Chapter X (the first of this volume), “Existence and approximation of solutions of differential equations”, introduces the spaces \(B_{p,k}\), where \(k\) is a “temperate weight function”, i.e., a positive function defined on \(\mathbb{R}^n\) such that \(k(\xi+\eta)\leq(1+C|\xi|)^Nk(\eta)\), \(\forall\xi\), \(\eta\in\mathbb{R}^n\) and studies their properties (without references to restrictions to subspaces of \(\mathbb{R}^n)\); the next section starts with an existence theorem (th. 10.8.1) of fundamental solutions belonging to \(B^{\text{loc}}_{\omega,\widetilde p}\) for any not zero differential operator with constant coefficient \(P(D)\). Such a fundamental solution is called regular.
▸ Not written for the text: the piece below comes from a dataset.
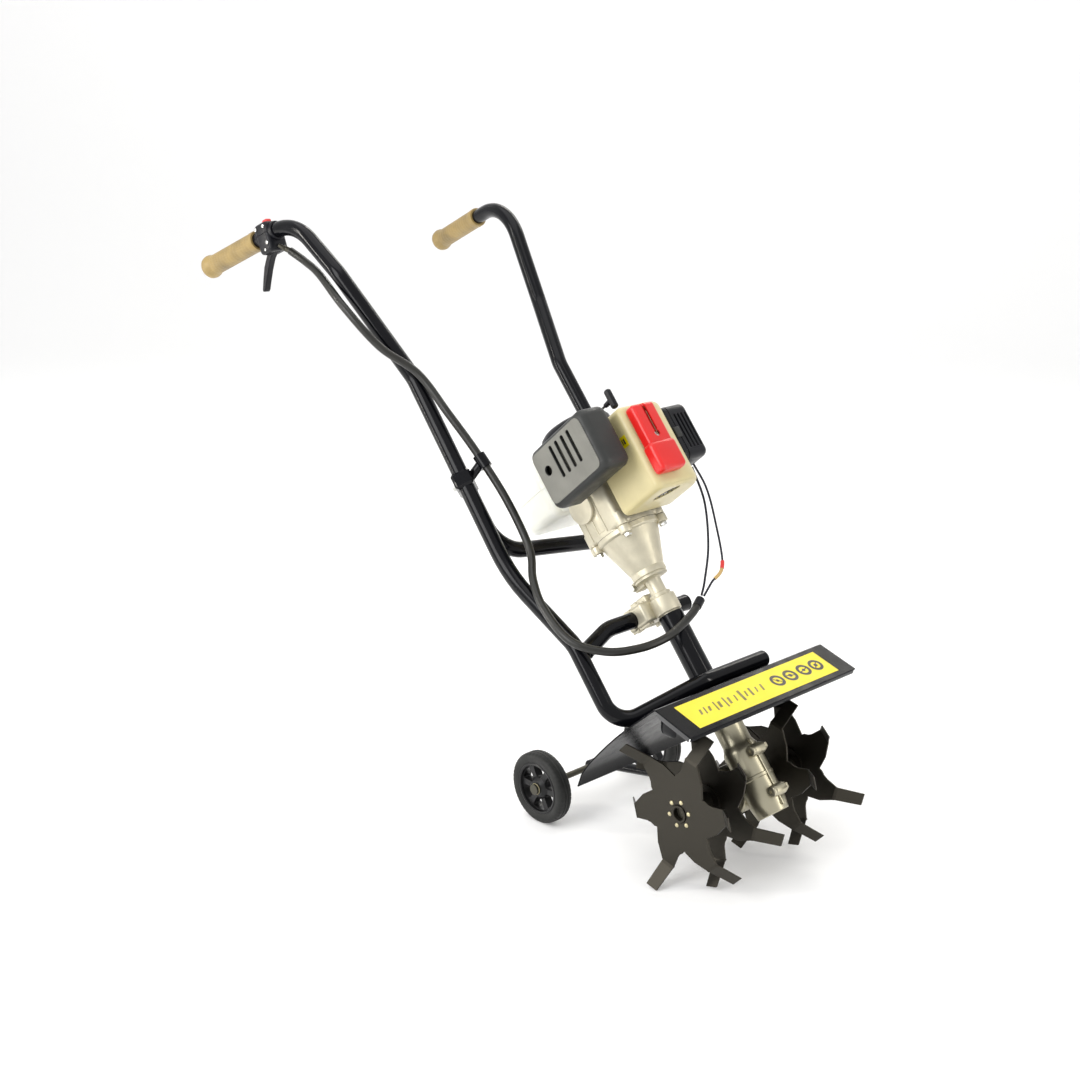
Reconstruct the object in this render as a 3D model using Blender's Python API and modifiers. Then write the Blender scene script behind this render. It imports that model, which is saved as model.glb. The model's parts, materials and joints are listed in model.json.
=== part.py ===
"""Two-stroke mini tiller: one object per sub-part, metres, +Z up, +X forward, +Y the machine's left.

Everything on the leaning drive line is placed in a drive frame: its Z runs up the drive line from
the tines to the engine, its X points forward and up, its Y is the machine's left.
"""

from math import cos, pi, radians, sin

import bmesh
import bpy
from mathutils import Matrix, Vector

# ---- driving dimensions (metres, degrees) ----
LEAN = 40.65  # the drive line leans this far back from upright
ORIGIN = (0.271, 0.0, 0.369)  # the drive frame's origin, on the drive line at the tube clamp
GAP = 0.0003

HANDLE_R = 0.0125  # handle and frame tube, 25 mm outside
BEND_R = 0.052
TOP_BEND_R = 0.085
KNEE_R = 0.200
FOOT_BEND_R = 0.036
GRIP_LEN = 0.142
GRIP_R = 0.0165
SHEATH_R = 0.0062

DRIVE_R = 0.019  # drive tube, 38 mm outside
DRIVE_BORE = 0.0168
SHAFT_R = 0.004
TUBE_TOP = -0.0225
TUBE_END = -0.232

TINE_X, TINE_Z = 0.4271, 0.1210  # tine shaft axis
TINE_SHAFT_R = 0.009
TINE_R = 0.1205
BLADES = 6
FOLD_R = 0.0895  # where a blade tip is bent
TIP_OUT = 0.0270  # how far a tip stands out of its plate
TIP_TURN = 0.040  # a tip sits this far ahead of its arm, in radians
TIP_WIDE = 0.0210
OUTER_Y, INNER_Y = 0.1220, 0.0615
PLATE_T = 0.003

WHEEL_X, WHEEL_R, WHEEL_W = 0.1395, 0.057, 0.026
WHEEL_Y = 0.123
AXLE_R = 0.005

FENDER_HALF = 0.179
FENDER_T = 0.002
FENDER_SIDE = (
    (0.4935, 0.2770),
    (0.4282, 0.2957),
    (0.4130, 0.2835),
    (0.3739, 0.2489),
    (0.3389, 0.2138),
    (0.3029, 0.1728),
    (0.2864, 0.1492),
    (0.2784, 0.1268),
)

ENGINE_TOP = 0.2350  # top face of the crankcase on the drive line
CASE_BOTTOM = 0.1186
COVER_Z = (0.1230, 0.2580)  # cylinder cover, along the drive line
COVER_BACK = 0.0600
COVER_WALL = 0.0030


# ---- scene, collections, materials ----
for old in list(bpy.data.objects):
    bpy.data.objects.remove(old, do_unlink=True)
scene = bpy.context.scene
parts = bpy.data.collections.new("mini_tiller")
cutters = bpy.data.collections.new("cutters")
scene.collection.children.link(parts)
scene.collection.children.link(cutters)

MATERIALS = {
    "black_paint": ((0.012, 0.012, 0.014), 0.22, 0.0),
    "black_plastic": ((0.02, 0.02, 0.022), 0.5, 0.0),
    "guard_grey": ((0.09, 0.09, 0.08), 0.6, 0.0),
    "cream_plastic": ((0.62, 0.56, 0.33), 0.42, 0.0),
    "tank_white": ((0.85, 0.85, 0.78), 0.35, 0.0),
    "red_plastic": ((0.72, 0.02, 0.02), 0.35, 0.0),
    "grip_tan": ((0.42, 0.31, 0.13), 0.65, 0.0),
    "cast_aluminium": ((0.66, 0.63, 0.52), 0.42, 1.0),
    "gearbox_cast": ((0.45, 0.42, 0.31), 0.45, 1.0),
    "bright_steel": ((0.7, 0.68, 0.6), 0.3, 1.0),
    "dark_steel": ((0.08, 0.075, 0.06), 0.45, 1.0),
    "tine_steel": ((0.045, 0.04, 0.03), 0.5, 0.6),
    "rubber": ((0.018, 0.018, 0.018), 0.75, 0.0),
    "bronze": ((0.5, 0.33, 0.14), 0.35, 1.0),
}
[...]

The new feature is the study of singularities of the fundamental solution \(E(P)\) constructed precedently. For this the author considers the sets \[ \Lambda(P)= \{\eta\in\mathbb{R}^n,P(\xi+i\eta)= P (\xi)\},\quad \Lambda'(P)=\{x\in\mathbb{R}^n,\langle x,\eta\rangle=0,\eta\in \Lambda(P)\}, \]

\[ L(P)=\left\{\text{set of limits of }\xi-\frac{P(\xi+ \eta)} {\widetilde p(\eta)}\text{ in Pol}^0(m,n),\eta\to\infty\right\} \] where \(\text{Pol}^0(m,n)\) is the set of polynomials in \(n\) variables, with degree at most \(m\), with the zero polynomial removed, and \(L_\theta(P)\) defined analogously when \((\eta/|\eta|)\to(\theta/|\theta|)\) with \(\theta\neq 0\). Then (th. 10.2.4 and 10.2.5) \(\Lambda'(P)\) is the smaller subspace that contains supp \(E(P)\), and, if \(F=\{(x,\theta)\in\mathbb{R}^n\times(\mathbb{R}^n \setminus 0)\), \(x\in\Lambda'(Q)\) for some \(Q\in L_\theta(P)\}\), \(F_0= pr_{\mathbb{R}^n}F\) then (th. 10.2.11), \(WF(E(P))\subset F\), sing supp \( E(P)\subset F_0\). Mention is given also of a nice example for which the unique temperate solution is not regular. §10.3 studies the equation \(P(D)u=f\) with \(f\in{\mathcal E}'\), and introduces the concept of comparison of operators, a concept which will be systematically exaiained in §10.4, and which leads to the definition of operators of principal type. Sections 10.5 and 10.6 contain the now classical results of Malgrange on approximation of solutions of homogeneous equations and the relations between \(P\)-convexity and existence theorems; the proofs follow the lines of Malgrange’s proofs with simplifications resulting from the existence of regular fundamental solutions. The existence results for the equation \(P(D)u=f\) with \(f\in{\mathcal D}'(X)\), connected with \(P\)-convexity with regard to singular support (which in the “classical” terminology, was called strong \(P\)-convexity) make use of the splitting into existence theory in \({\mathcal D}'/C^\infty\) and in \(C^\infty\), and the exposition follows closely that of the author’s paper [Enseign. Math., II. Sér. 17, 99–163 (1971; Zbl 0224.35084)], and occupies §10.7. Very interesting is the geometrical meaning of these convexity conditions whose study is done in §10.8. We find here a complete characterization of \(P\)-convexity for supports when \(P\) is the wave operator.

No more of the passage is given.